Bongo's Bingo
- Type: Private
- Industry: Entertainment
- Founded: April 2015
- Area served: Worldwide
- Number of employees: 120
- Website: www.bongosbingo.co.uk

= Bongo's Bingo =

UK based event company

Bongo's Bingo is a bingo-themed event created by Joshua Burke and Jonny Lacey in April 2015. Originally operating from Liverpool's Camp and Furnace venue, it is now based in its own custom built venue, Content, as well as regularly hosting nights around the UK and abroad.

== History ==

In April 2015, Joshua Burke and Jonny Lacey (Jonny Bongo), who had been hosting pub quizzes and club nights in Liverpool joined together to create Bongo's Bingo, an evening of bingo with the atmosphere of a "student rave". It quickly gained popularity and by 2019 was hosting sell-out nights in Ibiza, Dubai, Australia and Amsterdam. In 2019 they also moved from their original home of Camp and Furnace to their own venue, Content, on Stanhope Street in Liverpool's Baltic Triangle.

Bongo's Bingo held three events in New York in February 2024.

In 2025 Bongo's Bingo marked their tenth anniversary with two shows at the Exhibition Centre, Liverpool. In that decade they had had over 5 million customers and given away over 5,000 Henry hoovers as prizes. As of 2025, there are 40 regular Bongo's Bingos nights around the UK as well as events in Dubai and Australia, hosted by 18 different teams and the company as whole employs 120 people.

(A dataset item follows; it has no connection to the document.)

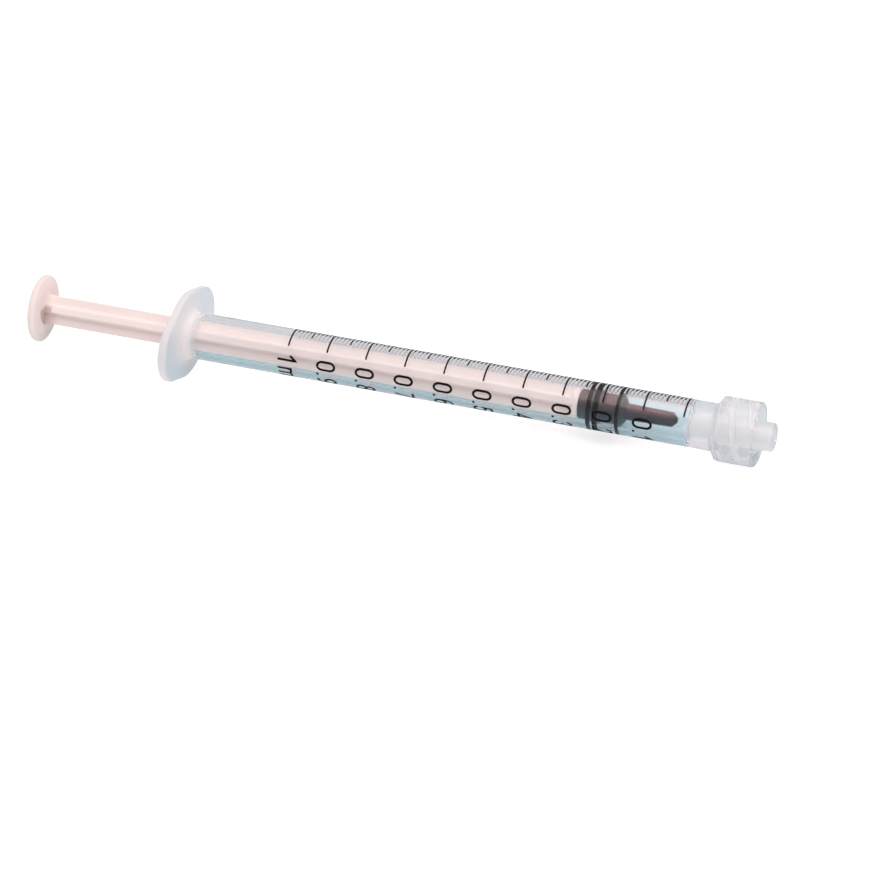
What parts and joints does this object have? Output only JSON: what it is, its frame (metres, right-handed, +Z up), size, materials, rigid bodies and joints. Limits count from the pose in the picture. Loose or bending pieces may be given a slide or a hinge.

Celebrity performers have included David Hasselhoff, the Vengaboys, B*Witched and Kelis, while Samuel L. Jackson made an unannounced appearance at a Glasgow show.

== Legal case ==
In 2020 Burke and Lacey won a case in the High Court against Camp and Furnace, who had claimed ownership of the Bongo's Bingo name and logo and a 15% stake in the business.